On s’exclame, on crie, on maudit le ciel. Montgomery, apeuré, demeure interdit : aurait-il commis un régicide involontaire ? On se lance au secours du roi et on s’empresse de l’amener loin de la foule. Une fois alité, on fait venir auprès de lui une armée de médecins, parmi lesquels on compte deux des esprits les plus brillants de l’époque : le chirurgien Ambroise Paré et le médecin André Vésale.

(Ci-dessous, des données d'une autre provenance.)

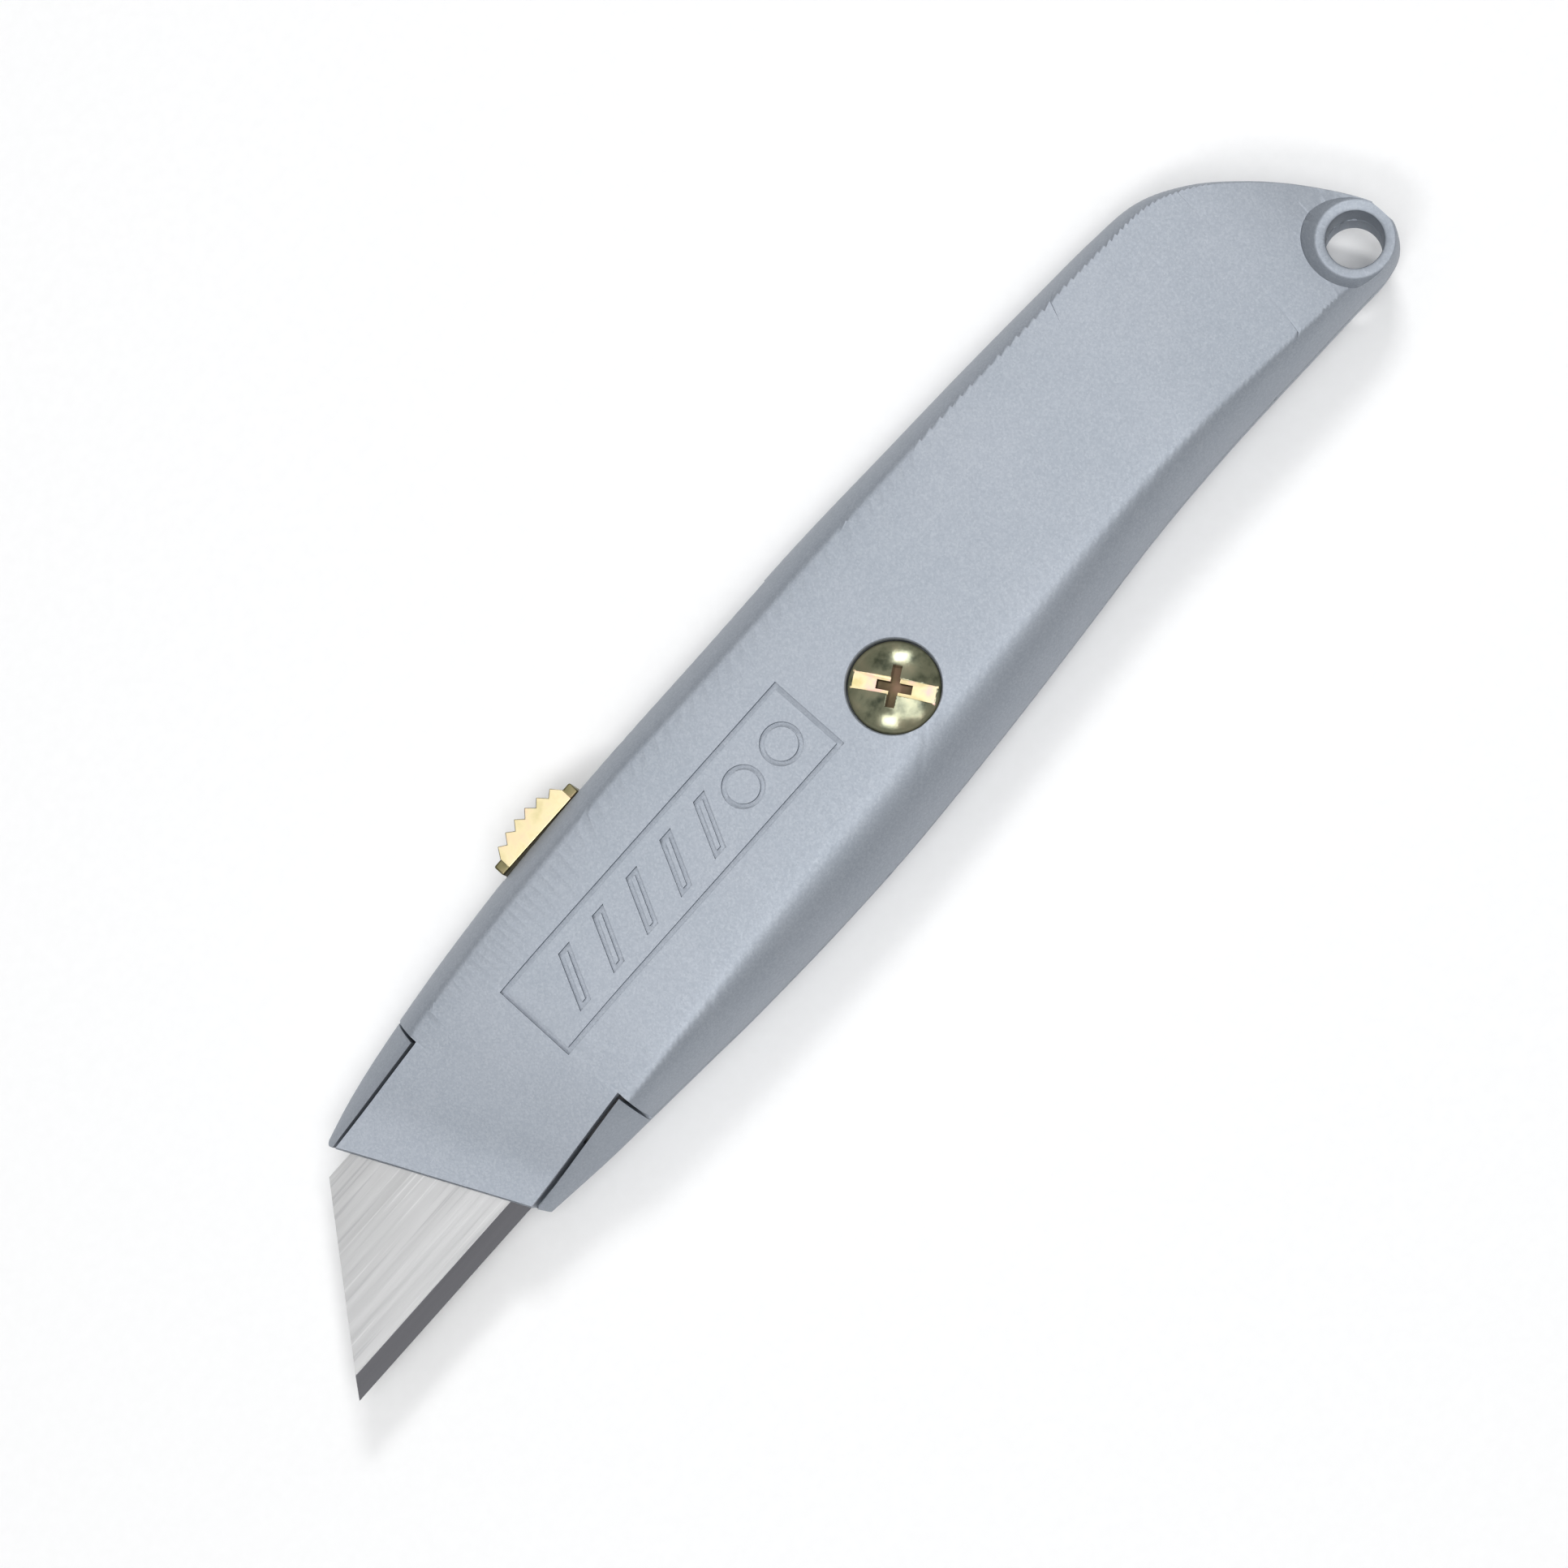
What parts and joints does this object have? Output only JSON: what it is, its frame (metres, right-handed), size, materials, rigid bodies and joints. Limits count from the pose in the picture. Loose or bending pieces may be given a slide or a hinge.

Aucun des disciples d’Esculape ne veut tenter une fausse manœuvre et tuer le roi involontairement. Paré demande à s’exercer sur des têtes de condamnés à mort fraîchement décapitées. Pendant ce temps, le roi reçoit Montgomery et l’absout de son coup de lance, ce qui n’empêche pas ce dernier de s’exiler dans ses terres en Normandie. Les soins des médecins et des chirurgiens n’empêchent pas le roi de souffrir horriblement pendant 10 jours, au bout desquels il rend son dernier souffle. On compose des poèmes épiques en l’honneur du souverain, mais cette mort atroce laisse un arrière-goût à toute la noblesse française. L’effacement progressif des forces frontales entraîne de profondes modifications dans la structure des pratiques ludiques et des références corporelles.